Definitions vary across vendors and governance teams. Some treat the baseline as a compliance target, while others use it as a configuration benchmark that should be paired with threat-informed validation. In practice, a strong baseline should be read alongside control intent, operational context, and exception handling. The distinction matters because an identity control can appear “correct” on paper while still enabling privilege sprawl, weak rotation, or brittle automation. That is why NHI governance often links baselines to lifecycle policy, not just configuration review, as discussed in Ultimate Guide to NHIs — Lifecycle Processes for Managing NHIs and in the NIST Cybersecurity Framework 2.0.

The most common misapplication is treating a baseline as proof of security when the setting is only reviewed for conformance and never validated against attacker behaviour.

Examples and Use Cases

Implementing policy baselines rigorously often introduces operational friction, requiring organisations to balance consistency and audit readiness against the risk of breaking legitimate automation or emergency workflows.

  • A cloud team sets a baseline that every service account must have a defined owner, approved scope, and a rotation interval, then measures exceptions against that standard before release.
  • An IAM team uses a baseline to require secret storage only in approved vaults, then checks whether pipelines or application code still bypass that control, a recurring issue highlighted in Top 10 NHI Issues.
  • A security architect maps a policy baseline for token lifetime and revocation to NIST Cybersecurity Framework 2.0 so that configuration checks support broader governance objectives.
  • A compliance function documents a baseline for certificate expiration and renewal thresholds, then uses it during audit reviews to show that settings were reviewed, not merely assumed.
  • An engineering team creates separate baselines for production and non-production identities to prevent test credentials from becoming permanent access paths.

NHIMG’s Ultimate Guide to NHIs — Regulatory and Audit Perspectives notes that baseline evidence is most persuasive when it is tied to ownership, review cadence, and exception approval, not just a static configuration export.

Why It Matters in NHI Security

Policy baselines matter because NHI environments fail quietly when “approved” settings drift away from actual risk conditions. A baseline can confirm that a control exists, but it cannot prove that the control is sufficient for service-account abuse, secret leakage, or lateral movement. That gap is especially dangerous where identities outnumber humans and change faster than manual review cycles can keep up. NHIMG reports that NHIs outnumber human identities by 25x to 50x in modern enterprises, which makes baseline-only governance easy to scale and easy to miss. The control can look healthy while secrets remain exposed, privilege remains excessive, or rotation remains inconsistent.

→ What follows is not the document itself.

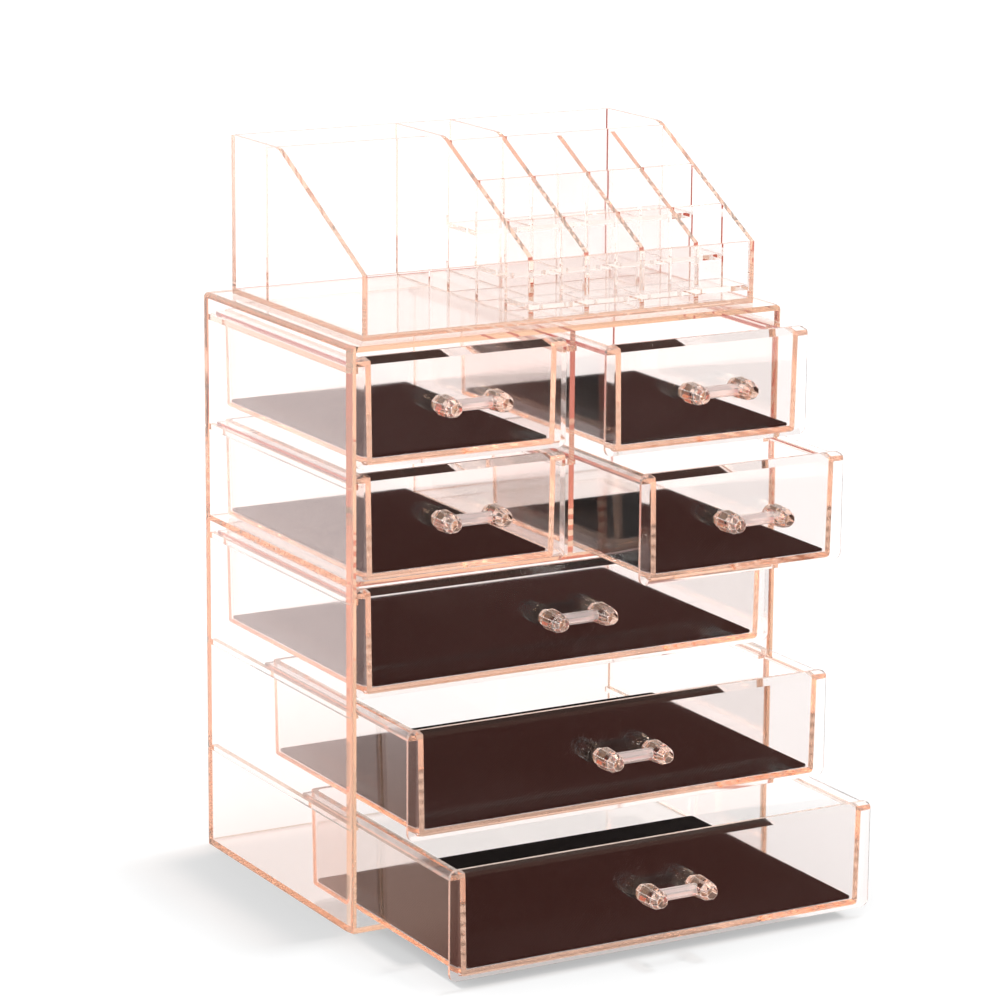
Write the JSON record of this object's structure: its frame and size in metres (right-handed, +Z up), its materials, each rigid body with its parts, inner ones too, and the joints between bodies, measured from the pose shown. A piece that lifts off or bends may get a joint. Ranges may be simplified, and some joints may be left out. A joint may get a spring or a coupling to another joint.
{
  "type": "makeup organizer",
  "caption": "Tall clear organizer with pull-out drawers on rails, faceted handles and a lift-off tray of stepped lipstick slots.",
  "frame": {"origin": "centre of the case's bottom face, on the surface it stands on", "axes": "+Z up, -Y towards the drawers' fronts, +X to the right seen from the front"},
  "size_m": [0.235, 0.2669, 0.3606],
  "materials": {
    "clear_case": "clear polished acrylic",
    "clear_tray": "clear polished acrylic",
    "clear_drawer": "clear moulded acrylic",
    "clear_handle": "clear faceted acrylic",
    "mesh_liner": "open mesh pad"
  },
  "bodies": {
    "case": {"left_side": "clear_case", "right_side": "clear_case", "top_panel": "clear_case", "bottom_panel": "clear_case", "back_panel": "clear_case", "middle_shelf": "clear_case", "centre_divider": "clear_case", "rails_row_1": "clear_case", "rails_row_2": "clear_case", "rails_row_3": "clear_case", "rails_row_4": "clear_case", "rails_row_5": "clear_case"},
    "drawer_1_left": {"drawer_1_left_tub": "clear_drawer", "drawer_1_left_front": "clear_drawer", "drawer_1_left_liner": "mesh_liner", "drawer_1_left_handle": "clear_handle"},
    "drawer_1_right": {"drawer_1_right_tub": "clear_drawer", "drawer_1_right_front": "clear_drawer", "drawer_1_right_liner": "mesh_liner", "drawer_1_right_handle": "clear_handle"},
    "drawer_2_left": {"drawer_2_left_tub": "clear_drawer", "drawer_2_left_front": "clear_drawer", "drawer_2_left_liner": "mesh_liner", "drawer_2_left_handle": "clear_handle"},
    "drawer_2_right": {"drawer_2_right_tub": "clear_drawer", "drawer_2_right_front": "clear_drawer", "drawer_2_right_liner": "mesh_liner", "drawer_2_right_handle": "clear_handle"},
    "drawer_3": {"drawer_3_tub": "clear_drawer", "drawer_3_front": "clear_drawer", "drawer_3_liner": "mesh_liner", "drawer_3_handle": "clear_handle"},
    "drawer_4": {"drawer_4_tub": "clear_drawer", "drawer_4_front": "clear_drawer", "drawer_4_liner": "mesh_liner", "drawer_4_handle": "clear_handle"},
    "drawer_5": {"drawer_5_tub": "clear_drawer", "drawer_5_front": "clear_drawer", "drawer_5_liner": "mesh_liner", "drawer_5_handle": "clear_handle"},
    "tray": {"tray_floor": "clear_tray", "tray_back": "clear_tray", "tray_left": "clear_tray", "tray_right": "clear_tray", "tray_front": "clear_tray", "tray_divider_1": "clear_tray", "tray_divider_2": "clear_tray", "tray_divider_3": "clear_tray", "tray_divider_4": "clear_tray", "tray_left_cross_wall": "clear_tray", "tray_rear_cross_wall": "clear_tray", "tray_middle_cross_wall": "clear_tray", "tray_front_cross_wall": "clear_tray", "tray_step_front": "clear_tray", "tray_step_middle": "clear_tray", "tray_step_rear": "clear_tray"}
  },
  "joints": [
    {"name": "drawer_1_left_slide", "type": "slide", "parent": "case", "child": "drawer_1_left", "axis": [0, -1, 0], "range_m": [0, 0.115]},
    {"name": "drawer_1_right_slide", "type": "slide", "parent": "case", "child": "drawer_1_right", "axis": [0, -1, 0], "range_m": [-0.0285, 0.0865]},
    {"name": "drawer_2_left_slide", "type": "slide", "parent": "case", "child": "drawer_2_left", "axis": [0, -1, 0], "range_m": [0, 0.115]},
    {"name": "drawer_2_right_slide", "type": "slide", "parent": "case", "child": "drawer_2_right", "axis": [0, -1, 0], "range_m": [-0.0615, 0.0535]},
    {"name": "drawer_3_slide", "type": "slide", "parent": "case", "child": "drawer_3", "axis": [0, -1, 0], "range_m": [0, 0.115]},
    {"name": "drawer_4_slide", "type": "slide", "parent": "case", "child": "drawer_4", "axis": [0, -1, 0], "range_m": [-0.052, 0.063]},
    {"name": "drawer_5_slide", "type": "slide", "parent": "case", "child": "drawer_5", "axis": [0, -1, 0], "range_m": [-0.0925, 0.0225]},
    {"name": "tray_lift", "type": "slide", "parent": "case", "child": "tray", "axis": [0, 0, 1], "range_m": [0, 0.1]}
  ]
}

For that reason, a policy baseline should be treated as one layer in a broader NHI assurance model that includes telemetry, ownership, lifecycle enforcement, and exception tracking. The strongest programs use baselines to anchor decisions, then validate them against actual operational outcomes and incident evidence.

Organisations typically encounter the need to revisit policy baselines only after a secret leak, privilege abuse, or audit finding exposes that the configured standard did not prevent the incident, at which point the baseline becomes operationally unavoidable to address.

Standards & Framework Alignment

This section maps relevant standards and security frameworks to the operational risks and controls described in this guidance.

OWASP Non-Human Identity Top 10 address the attack and risk surface, while NIST CSF 2.0 and NIST Zero Trust (SP 800-207) set the governance and control requirements practitioners need to meet.

Framework Control / Reference Relevance
OWASP Non-Human Identity Top 10 NHI-01 Baselines should define expected NHI ownership, scope, and lifecycle state.
NIST CSF 2.0 PR.IP-1 Policies and configurations must be maintained as part of an operating baseline.
NIST Zero Trust (SP 800-207) GV.OC-1 Zero trust requires policy-aligned states, not just static configuration compliance.

Maintain and review configuration baselines so policy states remain current and auditable.